## begin Exercise materials
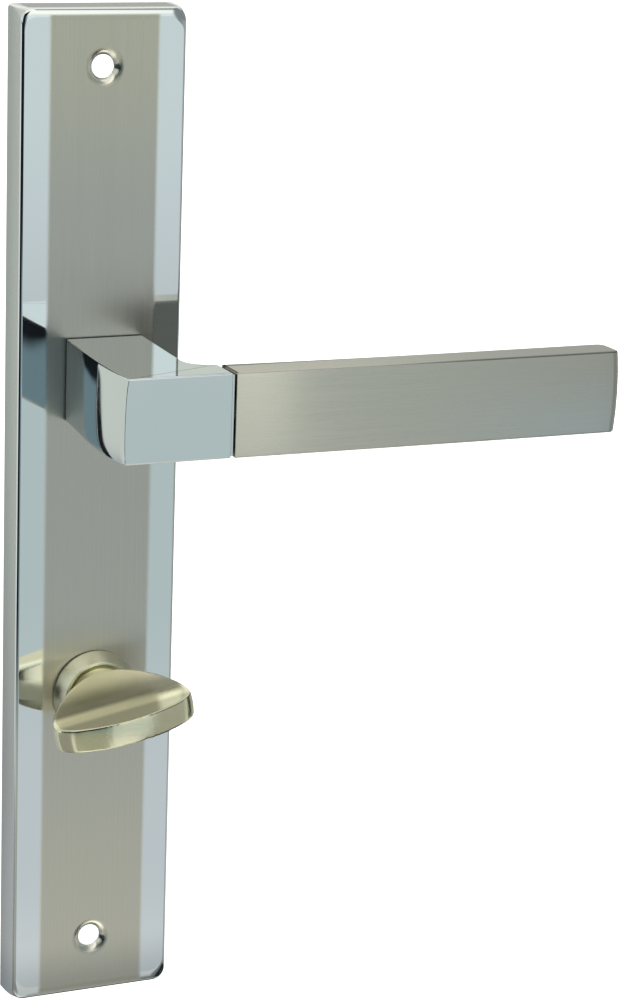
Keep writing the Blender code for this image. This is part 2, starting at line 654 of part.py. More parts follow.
def build_cover_screws():
    head_front = COVER_BACK - GAP
    for name, height in (("cover_screw_upper", POST_HEIGHT), ("cover_screw_lower", -POST_HEIGHT)):
        profile = [(0.0, SCREW_TIP), (SCREW_RADIUS, SCREW_TIP), (SCREW_RADIUS, head_front),
                   (SCREW_HEAD_RADIUS, head_front), (SCREW_HEAD_RADIUS, SCREW_HEAD_BACK + SCREW_CHAMFER),
                   (SCREW_HEAD_RADIUS - SCREW_CHAMFER, SCREW_HEAD_BACK), (0.0, SCREW_HEAD_BACK)]
        screw = turned(name, PARTS, profile, 12, height=height)
        cut(screw, block(name + "_slot", CUTTERS, (-SCREW_HEAD_RADIUS - CUT, SCREW_HEAD_RADIUS + CUT),
                         (SCREW_HEAD_BACK - CUT, SCREW_HEAD_BACK + SCREW_SLOT_DEPTH),
                         (height - SCREW_SLOT_HALF_WIDTH, height + SCREW_SLOT_HALF_WIDTH)))
        finish(screw, "zinc_steel")


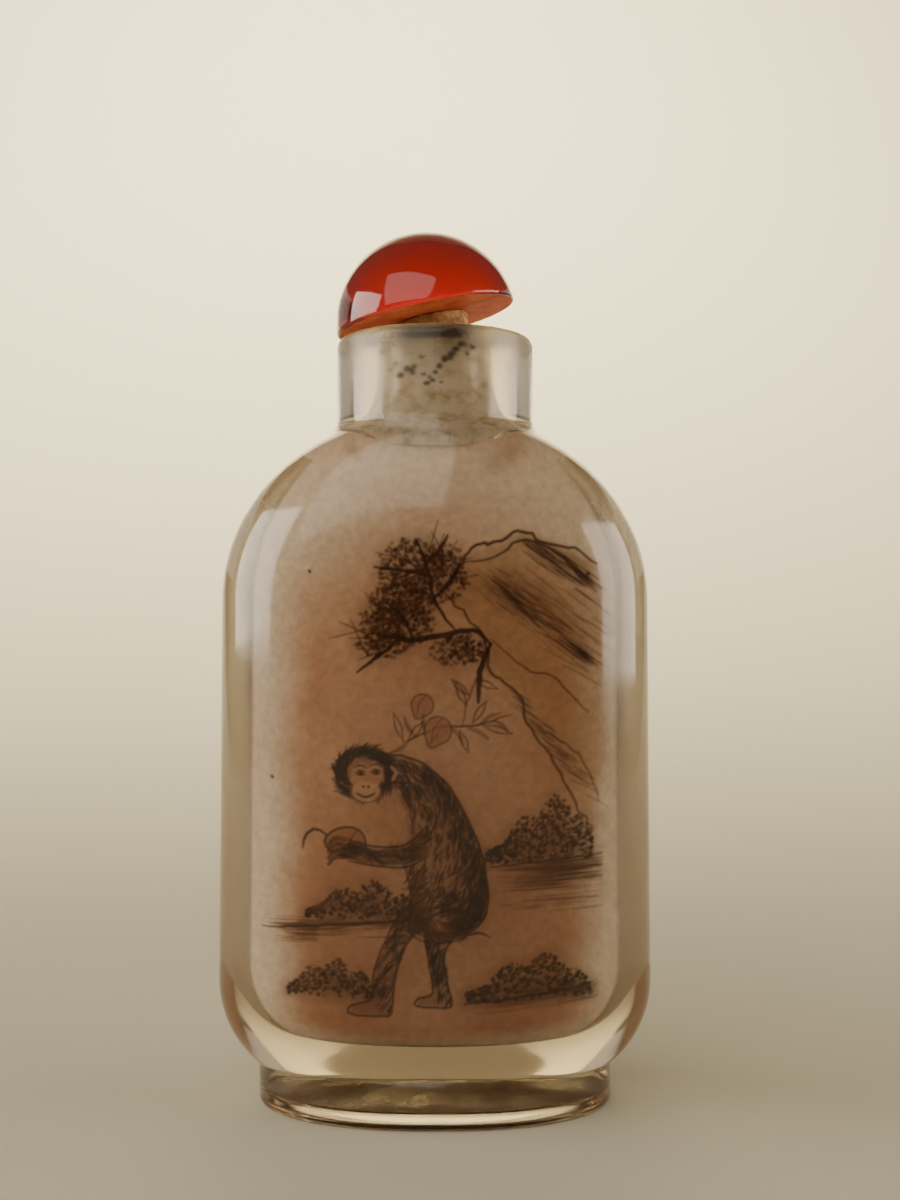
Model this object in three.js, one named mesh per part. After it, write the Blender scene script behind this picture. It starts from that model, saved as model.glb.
## end Exercise materials
- Task to complete
Copy every record above exactly as it appears.

- Correct result
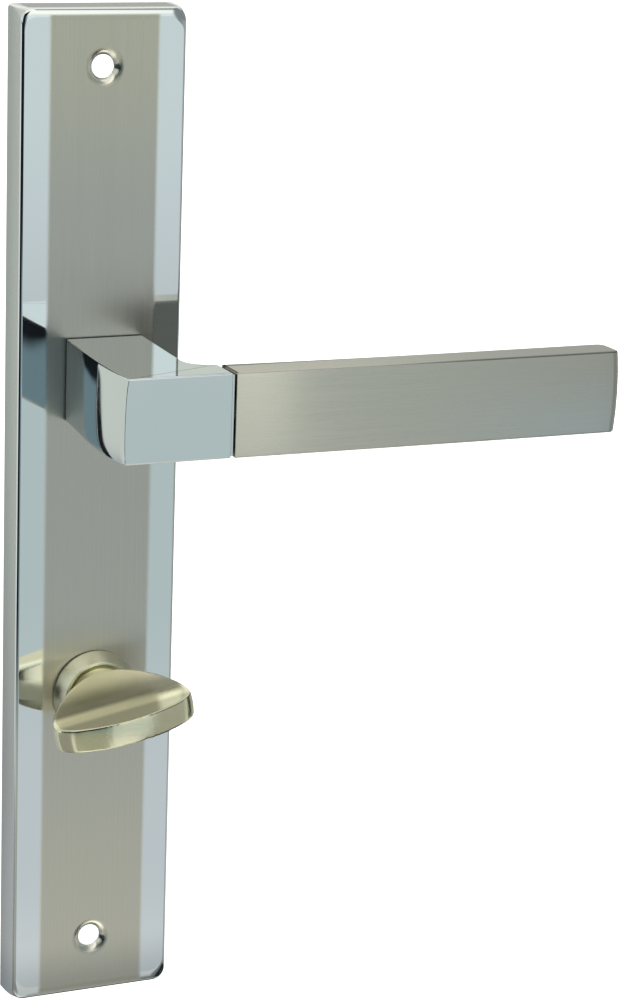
Keep writing the Blender code for this image. This is part 2, starting at line 654 of part.py. More parts follow.
def build_cover_screws():
    head_front = COVER_BACK - GAP
    for name, height in (("cover_screw_upper", POST_HEIGHT), ("cover_screw_lower", -POST_HEIGHT)):
        profile = [(0.0, SCREW_TIP), (SCREW_RADIUS, SCREW_TIP), (SCREW_RADIUS, head_front),
                   (SCREW_HEAD_RADIUS, head_front), (SCREW_HEAD_RADIUS, SCREW_HEAD_BACK + SCREW_CHAMFER),
                   (SCREW_HEAD_RADIUS - SCREW_CHAMFER, SCREW_HEAD_BACK), (0.0, SCREW_HEAD_BACK)]
        screw = turned(name, PARTS, profile, 12, height=height)
        cut(screw, block(name + "_slot", CUTTERS, (-SCREW_HEAD_RADIUS - CUT, SCREW_HEAD_RADIUS + CUT),
                         (SCREW_HEAD_BACK - CUT, SCREW_HEAD_BACK + SCREW_SLOT_DEPTH),
                         (height - SCREW_SLOT_HALF_WIDTH, height + SCREW_SLOT_HALF_WIDTH)))
        finish(screw, "zinc_steel")


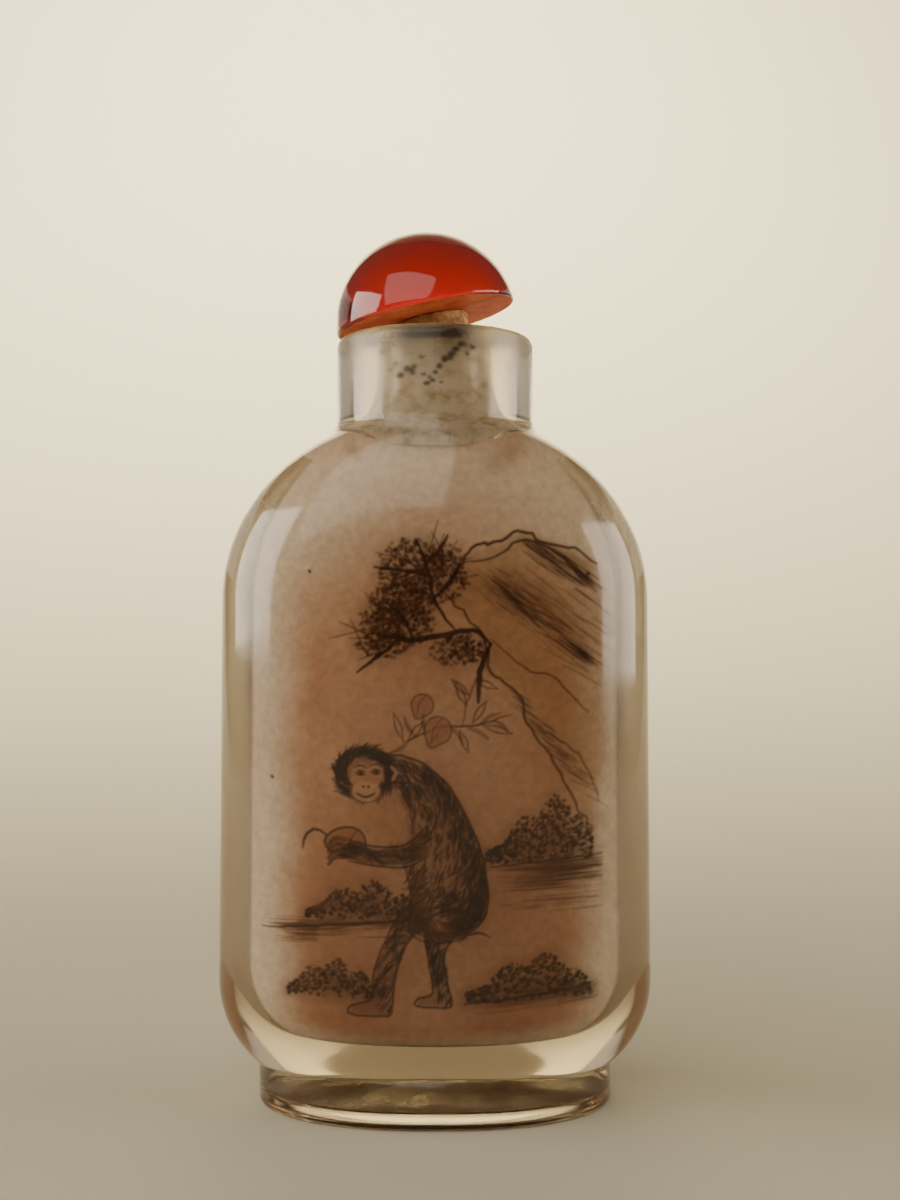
Model this object in three.js, one named mesh per part. After it, write the Blender scene script behind this picture. It starts from that model, saved as model.glb.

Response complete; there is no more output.